In my final note as WGHA’s executive director, rather than reflect on the progress we’ve made together over the past decade, I’d like to look ahead and offer a specific ask of each of you. Our global health community is facing potentially seismic shifts in the coming years that could impact virtually every organization in our state’s global health ecosystem. The prospective impact on the people we partner with and serve is enormous.
Twenty-eight percent. That’s the budget cut the Trump administration is proposing to the State Department and USAID. Twenty percent is the cut called for to the Health and Human Services (HHS) budget, which includes the National Institutes of Health (NIH) and the Centers for Disease Control and Prevention (CDC), The White House’s 2018 budget proposal, released this week, calls for $15.1 billion in cuts to basic research. It also calls for funding to be eliminated for the Fogarty International Center at NIH, and the Global Climate Change Initiative (GCCI). There is a sliver of good news: the Global Alliance for Vaccines and Immunizations (GAVI), PEPFAR (President’s Emergency Program for Aids Relief) and the Faster Cures cancer program were spared.
Despite the terrifying forecast, I am optimistic.
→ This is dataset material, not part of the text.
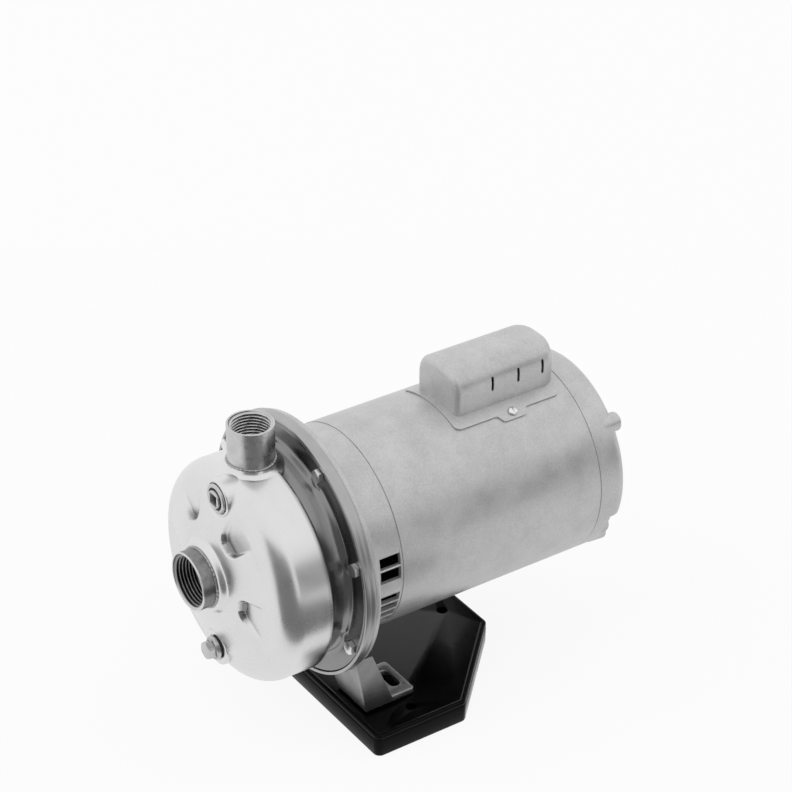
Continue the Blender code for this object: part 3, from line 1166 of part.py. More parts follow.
def build_rear_bell(line):
    """Rear end bell: cup with four lugs, bearing hub, switch posts, air slots and rim notches."""
    hub_inner = BEARING_RADIUS + GAP
    hub_outer = hub_inner + BEARING_HUB_WALL
    wall = REAR_BELL_WALL
    outer = SHELL_RADIUS
    hub_floor = REAR_BEARING_Y + BEARING_WIDTH + WAVE_SPRING_THICKNESS + 3.0 * GAP
    spigot = SHELL_INNER - GAP
    bend = REAR_CROWN_RADIUS
    crown = arc(outer - bend, REAR_FACE_Y - bend, bend, 0.0, 90.0, 3)
    hollow = arc(outer - bend, REAR_FACE_Y - bend, bend - wall, 90.0, 0.0, 2)
    hub_front = REAR_BEARING_Y - 0.0010
    hub_face = REAR_FACE_Y + REAR_HUB_RISE
    spigot_inner = spigot - 0.003
    spigot_end = SHELL_REAR_Y - BELL_SPIGOT
    bm = bmesh.new()
    turn(bm, [(spigot, SHELL_REAR_Y + GAP), (outer, SHELL_REAR_Y + GAP)] + crown
         + [(REAR_HUB_RADIUS, hub_face), (0.0, hub_face),
            (0.0, hub_floor), (hub_inner, hub_floor), (hub_inner, hub_front),
            (hub_outer, hub_front), (hub_outer, REAR_FACE_Y - wall)]
         + hollow + [(outer - wall, SHELL_REAR_Y + 0.004), (spigot_inner, SHELL_REAR_Y + 0.002),
                     (spigot_inner, spigot_end), (spigot, spigot_end)], ROUND)
    bell = make_object("rear_end_bell", bm, ((0.58, 0.58, 0.58), 1.0, 0.40), line)

    lugs = bmesh.new()
    drilled = bmesh.new()
    for angle in THROUGH_BOLT_ANGLES:
        frame = Matrix.Translation(polar(LUG_CIRCLE, angle, 0.0))
        turn(lugs, [(0.0, SHELL_REAR_Y + 0.006), (LUG_RADIUS, SHELL_REAR_Y + 0.014),
                    (LUG_RADIUS, REAR_LUG_Y - 0.0010), (LUG_RADIUS - 0.0010, REAR_LUG_Y),
                    (0.0, REAR_LUG_Y)], ROUND_SMALL, frame)
        frame = Matrix.Translation(polar(THROUGH_BOLT_CIRCLE, angle, 0.0))
        rod(drilled, THROUGH_BOLT_RADIUS + GAP, SHELL_REAR_Y - 0.02, REAR_LUG_Y + 0.01, ROUND_HOLE, frame)
    add(bell, make_tool("rear_bell_lugs_tool", lugs, line))
    posts = bmesh.new()
    for angle in (0.5 * math.pi, 1.5 * math.pi):
        frame = Matrix.Translation(polar(SWITCH_POST_CIRCLE, angle, 0.0))
        rod(posts, SWITCH_POST_RADIUS, SWITCH_Y + SWITCH_THICKNESS + GAP, REAR_FACE_Y - 0.5 * wall,
            ROUND_BOLT, frame)
    add(bell, make_tool("rear_bell_posts_tool", posts, line))
    inner_half = 0.5 * REAR_VENT_INNER_WIDTH
    outer_half = 0.5 * REAR_VENT_OUTER_WIDTH
    slot = round_corners([(-inner_half, REAR_VENT_INNER), (inner_half, REAR_VENT_INNER),
                          (outer_half, REAR_VENT_OUTER), (-outer_half, REAR_VENT_OUTER)],
                         REAR_VENT_CORNER, 1)
    for angle in REAR_VENT_ANGLES:
        frame = Matrix.Rotation(angle, 4, "Y")
        prism(drilled, slot, REAR_FACE_Y - 0.012, REAR_FACE_Y + 0.01, "Y", frame)
    for side in (1.0, -1.0):
        sector(drilled, outer + 0.004, outer - REAR_NOTCH_WIDTH, REAR_FACE_Y - REAR_NOTCH_DEPTH,
               REAR_FACE_Y + 0.01, side * REAR_NOTCH_START, side * REAR_NOTCH_END, 2)
    cut(bell, make_tool("rear_bell_drilling_tool", drilled, line))
    return bell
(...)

We all have the power to influence the outcome, since Congress will have the final say.
This is where you come in.
Whether or not your organization has a government affairs team, it is incumbent upon every one of us individually to make the case to our representatives and senators about the importance of our work.
WGHA is working on your behalf to make the case to our state’s federal delegation about the collective impact of your efforts—from developing new drugs and vaccines, new ways of tracking disease, and programs to keep mothers and children safe and pandemics at bay. We’re providing monthly updates to our state’s congressional delegation.
When you make your call, you can provide details from the WGHA Landscape Study to help make the case. We have 168 global health organizations in Washington State working in 151 countries on more than 5,000 projects. Our organizations get most of their funding from US government agencies, including NIH, USAID, CDC, and the Department of Defense, along with private contributions from foundations and individuals. We have about 13,000 direct jobs in Washington State and contribute nearly $6 billion to the state’s economy.
These organizations and others are working to advocate nationally on behalf of the global health and global development communities. We want to leverage their efforts, not be duplicative.
WGHA’s role is rooted in this community. Share your stories with us so we can pass the news of your work in a cohesive narrative that provides the total impact of all of our work for our legislators.
Just don’t leave it up to someone else. We all have a stake in this fight.